Photograph: Architecture
Unlike most specialised areas of photography, there are few tricks or special equipment required for shooting architecture – only careful planning and an open mind. Your shooting position, the time of day, the colour and direction of light all have a profound result on the final image and it pays to shoot from a few different viewpoints to start off.
Architecture doesn’t just mean sleek, shiny buildings – it can include housing, historic monuments and industrial heritage too.
First, choose one of the following subjects, you are then to take three photographs showing different aspects or designs for the subject that you have chosen to photograph. The individual photographs should show that they are part of a set.

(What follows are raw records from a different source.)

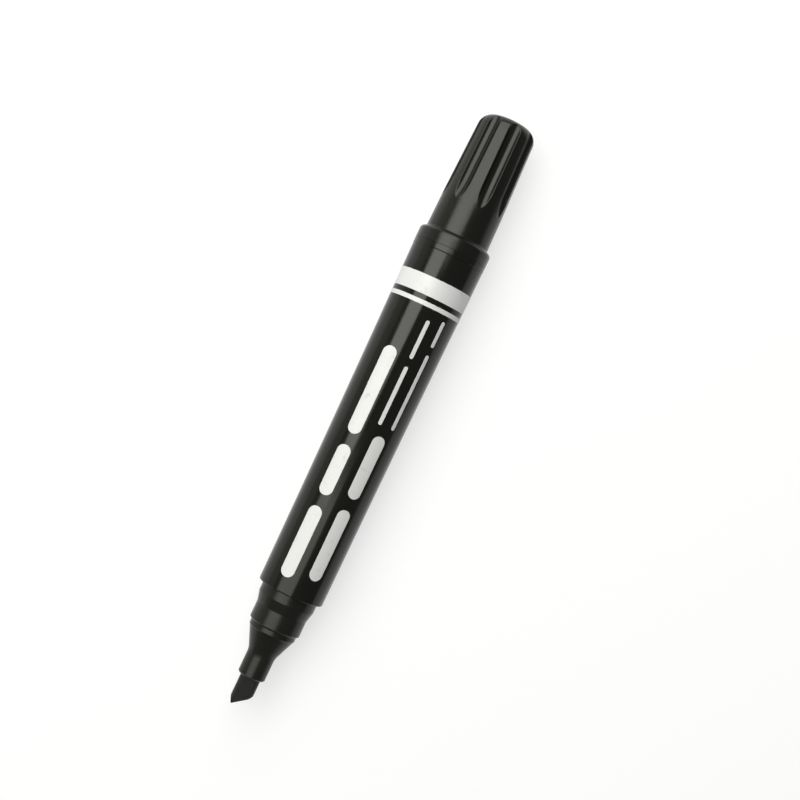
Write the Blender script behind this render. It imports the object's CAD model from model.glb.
import math
import bpy
from mathutils import Matrix, Vector
from mathutils.bvhtree import BVHTree


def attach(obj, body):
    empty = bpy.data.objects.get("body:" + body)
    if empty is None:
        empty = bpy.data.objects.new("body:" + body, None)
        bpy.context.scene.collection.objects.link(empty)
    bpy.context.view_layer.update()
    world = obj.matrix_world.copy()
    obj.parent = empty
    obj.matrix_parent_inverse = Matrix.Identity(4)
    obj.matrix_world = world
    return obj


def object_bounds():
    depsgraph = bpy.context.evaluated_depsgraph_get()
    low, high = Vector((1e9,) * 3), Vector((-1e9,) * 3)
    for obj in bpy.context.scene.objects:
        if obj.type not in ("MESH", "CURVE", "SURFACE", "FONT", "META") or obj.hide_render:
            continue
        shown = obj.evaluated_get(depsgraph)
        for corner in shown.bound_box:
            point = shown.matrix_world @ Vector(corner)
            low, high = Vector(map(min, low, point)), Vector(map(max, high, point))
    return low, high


# A felt marker with its cap on the tail, lying on a pale light table under a softbox.
# Metres. +X runs from the nib to the cap's closed end, +Z is up, and +Y is the nib's long side.

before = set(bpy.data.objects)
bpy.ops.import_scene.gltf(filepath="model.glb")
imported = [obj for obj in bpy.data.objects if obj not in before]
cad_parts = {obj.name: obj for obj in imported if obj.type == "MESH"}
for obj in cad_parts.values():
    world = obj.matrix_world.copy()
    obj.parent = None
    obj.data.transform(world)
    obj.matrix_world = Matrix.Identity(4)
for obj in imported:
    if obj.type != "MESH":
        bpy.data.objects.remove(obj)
cad_low, cad_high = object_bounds()

MM = 0.001
AXIS_Z = (cad_low.z + cad_high.z) / 2
scene = bpy.context.scene
scene.view_settings.view_transform = "Standard"


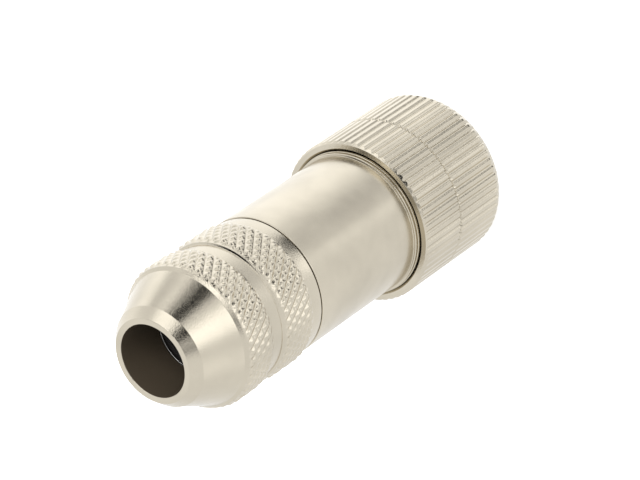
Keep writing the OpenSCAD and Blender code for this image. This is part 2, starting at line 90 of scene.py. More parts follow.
@dataclass(frozen=True)
class Corner:
    """A corner of a turned outline.

    Attributes:
        r: Distance from the axis.
        z: Height along the axis.
        round: Radius of the broken edge.
        thread: Depth of thread cut from here to the next corner; positive cuts outwards.
    """

    r: float
    z: float
    round: float = 0.0
    thread: float = 0.0


@dataclass
class Outline:
    """Points of a turned outline.

    Attributes:
        points: Radius and height of each point.
        threads: Depth of thread at each point.
    """

    points: list[Point]
    threads: list[float]


# Steps of a round
ARC_STEPS = 3
# Distance from a round's end to the point that keeps the next face flat, and the most of the edge
# left over that it takes
SUPPORT = 0.02
SUPPORT_SHARE = 0.3
# Part of an edge that the two rounds at its ends share, and the part of one round by default
ROUNDS_SHARE = 0.88
ROUND_SHARE = 0.42
# Shortest edge that is rounded, and half of the least angle by which a rounded corner turns
SHORT_EDGE = 1e-6
NEARLY_STRAIGHT = 0.02
# Distance between the points of a threaded length, and the run-out at each of its ends
THREAD_STEP = 0.125
THREAD_FADE = 0.35


def fillet(
    before: Point,
    at: Point,
    after: Point,
    radius: float,
    shares: Point = (ROUND_SHARE, ROUND_SHARE),
) -> list[Point]:
    """Points of the round between two straight edges, with a support point on each side.

    Args:
        before: The corner before.
        at: The corner that is rounded.
        after: The corner after.
        radius: Wanted radius; short edges make it smaller.
        shares: Parts of the two edges that the round may take.

    Returns:
        The points from the first edge to the second; always the same count for a radius above 0.
    """
    if radius <= 0:
        return [at]
    p = np.array(at)
    u = np.array(before) - p
    v = np.array(after) - p
    lu, lv = float(np.linalg.norm(u)), float(np.linalg.norm(v))
    count = ARC_STEPS + 3
    if min(lu, lv) < SHORT_EDGE:
        return [at] * count
    u, v = u / lu, v / lv
    half = math.acos(max(-1.0, min(1.0, float(u @ v)))) / 2
    if half > math.pi / 2 - NEARLY_STRAIGHT:
        return [at] * count
    reach = min(radius / math.tan(half), shares[0] * lu, shares[1] * lv)
    radius = reach * math.tan(half)
    bisector = (u + v) / np.linalg.norm(u + v)
    centre = p + bisector * radius / math.sin(half)
    start, end = p + u * reach, p + v * reach
    a, b = start - centre, end - centre
    sweep = math.pi - 2 * half
    room_u, room_v = (lu - reach) * SUPPORT_SHARE, (lv - reach) * SUPPORT_SHARE
    points = [tuple(start + u * min(SUPPORT, room_u))]
    for k in range(ARC_STEPS + 1):
        t = k / ARC_STEPS
        w = (math.sin((1 - t) * sweep) * a + math.sin(t * sweep) * b) / math.sin(sweep)
        points.append(tuple(centre + w))
    points.append(tuple(end + v * min(SUPPORT, room_v)))
    return points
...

- Ecclesiastical Buildings
Many of the oldest structures in Europe were built for worship, your assignment is to take a photograph that shows your personal vision of such a building. - Industrial Heritage
Find an industrial or manufacturing building lying empty after the economy has moved elsewhere. - Modernism
For many years, the modernist building style that emerged in the 1920s was synonymous with brutal construction methods and sink housing estates. Today however modernism has been re-evaluated and is seen quite properly as a valid and important architectural style.
Large buildings can be tricky to photograph, so it’s probably best to focus on a single facet to work with. Faced with a complicated subject, it can be initially difficult to know which angle to shoot from so don’t be frightened in shooting many variations. Different lenses will enable you to distort shape in varying degrees, with wide angles creating the most stretched-out effects.